• WHAT YOU HAVE TO DO: Nothing but the lines from the line that contains "tie_wall = 1.2" through the line that contains "obj.parent = None" should appear in the output, each reproduced exactly.

• GIVEN ENTRIES:
— begin —
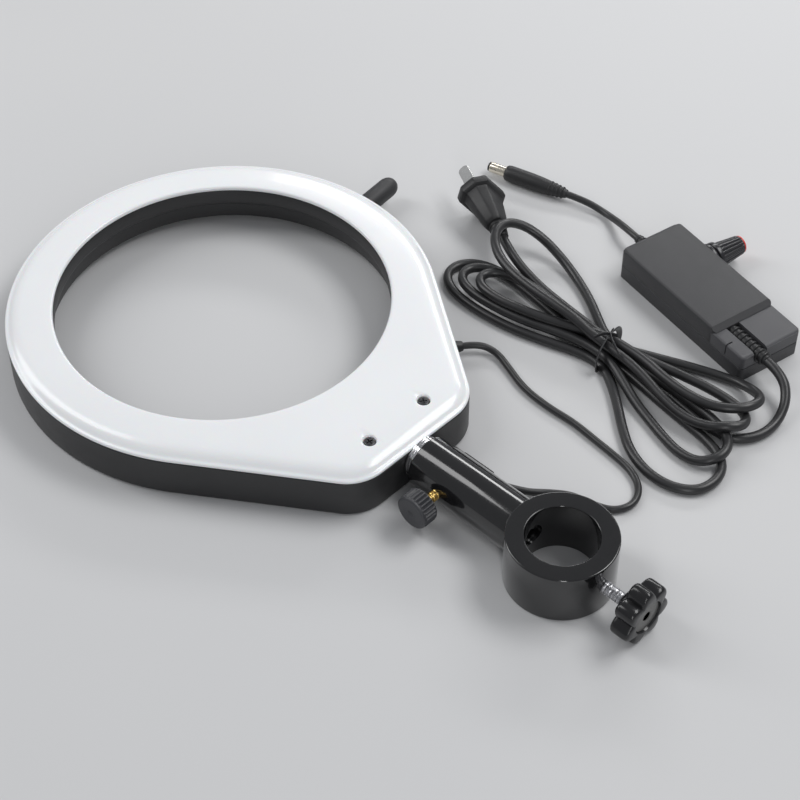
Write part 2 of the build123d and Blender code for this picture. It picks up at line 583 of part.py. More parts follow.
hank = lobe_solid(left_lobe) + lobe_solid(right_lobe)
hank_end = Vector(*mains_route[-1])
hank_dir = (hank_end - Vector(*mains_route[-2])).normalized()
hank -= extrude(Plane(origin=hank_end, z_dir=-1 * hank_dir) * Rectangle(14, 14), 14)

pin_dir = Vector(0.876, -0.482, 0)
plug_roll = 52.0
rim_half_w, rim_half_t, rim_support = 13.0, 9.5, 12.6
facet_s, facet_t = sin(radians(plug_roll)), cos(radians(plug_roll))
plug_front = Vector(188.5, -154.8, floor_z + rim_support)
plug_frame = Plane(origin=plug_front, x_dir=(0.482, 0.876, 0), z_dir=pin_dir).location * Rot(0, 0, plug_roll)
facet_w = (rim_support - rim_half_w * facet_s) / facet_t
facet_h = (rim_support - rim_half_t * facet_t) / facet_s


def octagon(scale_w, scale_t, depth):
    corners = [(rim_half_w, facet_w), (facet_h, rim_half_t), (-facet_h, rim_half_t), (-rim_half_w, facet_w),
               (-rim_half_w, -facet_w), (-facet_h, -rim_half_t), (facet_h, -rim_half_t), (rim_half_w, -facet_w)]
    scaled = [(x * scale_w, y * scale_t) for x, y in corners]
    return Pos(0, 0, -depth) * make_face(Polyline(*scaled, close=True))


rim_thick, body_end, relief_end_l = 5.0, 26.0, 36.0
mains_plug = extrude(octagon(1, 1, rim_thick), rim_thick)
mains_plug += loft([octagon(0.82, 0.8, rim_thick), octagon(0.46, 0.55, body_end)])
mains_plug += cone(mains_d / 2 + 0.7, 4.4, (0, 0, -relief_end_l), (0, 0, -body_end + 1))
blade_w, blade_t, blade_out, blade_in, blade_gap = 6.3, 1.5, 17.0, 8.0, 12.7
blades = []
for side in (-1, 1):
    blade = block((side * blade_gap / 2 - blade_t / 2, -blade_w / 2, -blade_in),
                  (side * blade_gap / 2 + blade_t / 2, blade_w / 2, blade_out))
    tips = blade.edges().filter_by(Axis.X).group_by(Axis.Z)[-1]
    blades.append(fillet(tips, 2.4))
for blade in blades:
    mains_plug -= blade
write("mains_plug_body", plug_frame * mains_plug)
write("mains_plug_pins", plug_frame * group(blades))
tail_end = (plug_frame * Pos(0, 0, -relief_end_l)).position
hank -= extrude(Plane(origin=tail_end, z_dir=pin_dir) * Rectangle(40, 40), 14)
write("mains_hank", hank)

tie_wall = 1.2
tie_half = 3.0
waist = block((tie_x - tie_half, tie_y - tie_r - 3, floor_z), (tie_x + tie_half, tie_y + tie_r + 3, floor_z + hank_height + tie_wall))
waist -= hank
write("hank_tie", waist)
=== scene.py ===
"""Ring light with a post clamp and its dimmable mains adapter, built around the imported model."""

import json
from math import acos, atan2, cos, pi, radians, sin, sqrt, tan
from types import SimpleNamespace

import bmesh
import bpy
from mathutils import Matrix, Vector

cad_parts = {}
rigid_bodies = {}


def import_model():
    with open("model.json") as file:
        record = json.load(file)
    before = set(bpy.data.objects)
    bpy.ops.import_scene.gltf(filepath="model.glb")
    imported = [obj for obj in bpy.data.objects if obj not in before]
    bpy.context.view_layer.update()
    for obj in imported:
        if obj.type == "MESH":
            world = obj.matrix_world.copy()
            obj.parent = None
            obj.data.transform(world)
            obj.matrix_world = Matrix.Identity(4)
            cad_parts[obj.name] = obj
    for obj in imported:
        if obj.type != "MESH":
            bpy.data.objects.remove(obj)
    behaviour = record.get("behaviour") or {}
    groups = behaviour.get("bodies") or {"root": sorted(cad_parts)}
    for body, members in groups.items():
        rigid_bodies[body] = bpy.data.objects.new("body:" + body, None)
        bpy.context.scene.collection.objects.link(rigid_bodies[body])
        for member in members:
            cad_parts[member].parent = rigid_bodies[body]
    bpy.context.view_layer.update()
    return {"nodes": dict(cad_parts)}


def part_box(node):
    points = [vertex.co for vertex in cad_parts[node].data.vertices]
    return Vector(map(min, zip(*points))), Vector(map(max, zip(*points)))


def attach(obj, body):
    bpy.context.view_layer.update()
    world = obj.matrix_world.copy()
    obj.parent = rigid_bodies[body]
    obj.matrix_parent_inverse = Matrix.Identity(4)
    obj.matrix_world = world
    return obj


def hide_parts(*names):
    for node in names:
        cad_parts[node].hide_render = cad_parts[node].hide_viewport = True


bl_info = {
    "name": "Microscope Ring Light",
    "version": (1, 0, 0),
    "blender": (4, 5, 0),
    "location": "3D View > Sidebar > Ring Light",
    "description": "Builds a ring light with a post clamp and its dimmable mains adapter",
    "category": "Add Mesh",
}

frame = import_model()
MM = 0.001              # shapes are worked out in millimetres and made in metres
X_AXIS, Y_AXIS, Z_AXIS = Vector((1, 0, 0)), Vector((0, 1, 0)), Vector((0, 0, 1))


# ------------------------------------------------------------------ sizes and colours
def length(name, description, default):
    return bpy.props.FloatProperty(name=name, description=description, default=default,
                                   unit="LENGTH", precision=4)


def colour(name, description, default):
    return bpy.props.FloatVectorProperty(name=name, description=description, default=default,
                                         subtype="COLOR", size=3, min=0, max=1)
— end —
— begin —
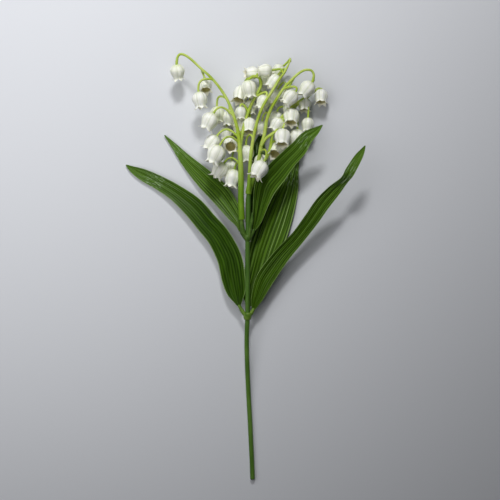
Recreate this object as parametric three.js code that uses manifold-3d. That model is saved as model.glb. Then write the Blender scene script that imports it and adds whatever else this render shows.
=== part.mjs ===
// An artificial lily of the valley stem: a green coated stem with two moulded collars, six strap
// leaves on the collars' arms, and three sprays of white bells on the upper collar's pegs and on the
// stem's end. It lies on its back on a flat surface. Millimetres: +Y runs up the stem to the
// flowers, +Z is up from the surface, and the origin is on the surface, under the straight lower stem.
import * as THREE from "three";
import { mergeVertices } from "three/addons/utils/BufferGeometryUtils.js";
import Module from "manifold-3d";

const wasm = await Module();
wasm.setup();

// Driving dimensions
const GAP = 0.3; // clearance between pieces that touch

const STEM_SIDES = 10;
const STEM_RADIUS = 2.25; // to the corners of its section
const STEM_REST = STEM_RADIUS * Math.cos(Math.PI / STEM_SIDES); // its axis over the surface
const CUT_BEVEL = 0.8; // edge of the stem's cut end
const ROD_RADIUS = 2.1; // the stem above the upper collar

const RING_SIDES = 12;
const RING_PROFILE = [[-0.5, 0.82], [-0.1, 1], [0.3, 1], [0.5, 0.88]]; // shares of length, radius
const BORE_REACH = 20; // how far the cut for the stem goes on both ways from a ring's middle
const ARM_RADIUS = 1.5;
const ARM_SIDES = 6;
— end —
— begin —
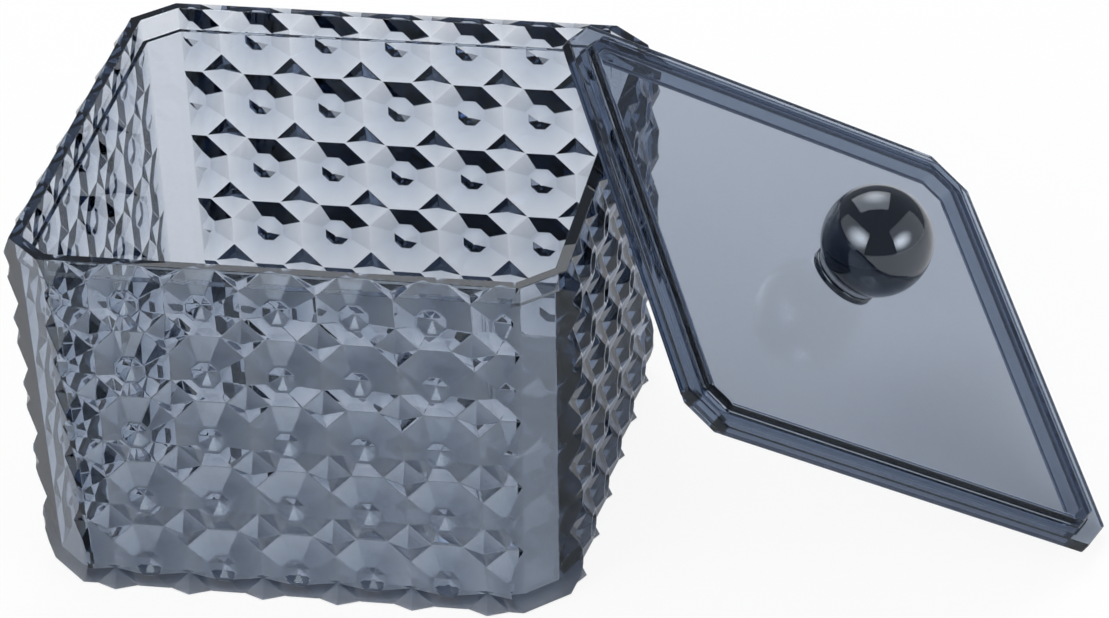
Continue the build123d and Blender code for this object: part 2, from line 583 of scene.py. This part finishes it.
— end —
• RESPONSE:
tie_wall = 1.2
tie_half = 3.0
waist = block((tie_x - tie_half, tie_y - tie_r - 3, floor_z), (tie_x + tie_half, tie_y + tie_r + 3, floor_z + hank_height + tie_wall))
waist -= hank
write("hank_tie", waist)
=== scene.py ===
"""Ring light with a post clamp and its dimmable mains adapter, built around the imported model."""

import json
from math import acos, atan2, cos, pi, radians, sin, sqrt, tan
from types import SimpleNamespace

import bmesh
import bpy
from mathutils import Matrix, Vector

cad_parts = {}
rigid_bodies = {}


def import_model():
    with open("model.json") as file:
        record = json.load(file)
    before = set(bpy.data.objects)
    bpy.ops.import_scene.gltf(filepath="model.glb")
    imported = [obj for obj in bpy.data.objects if obj not in before]
    bpy.context.view_layer.update()
    for obj in imported:
        if obj.type == "MESH":
            world = obj.matrix_world.copy()
            obj.parent = None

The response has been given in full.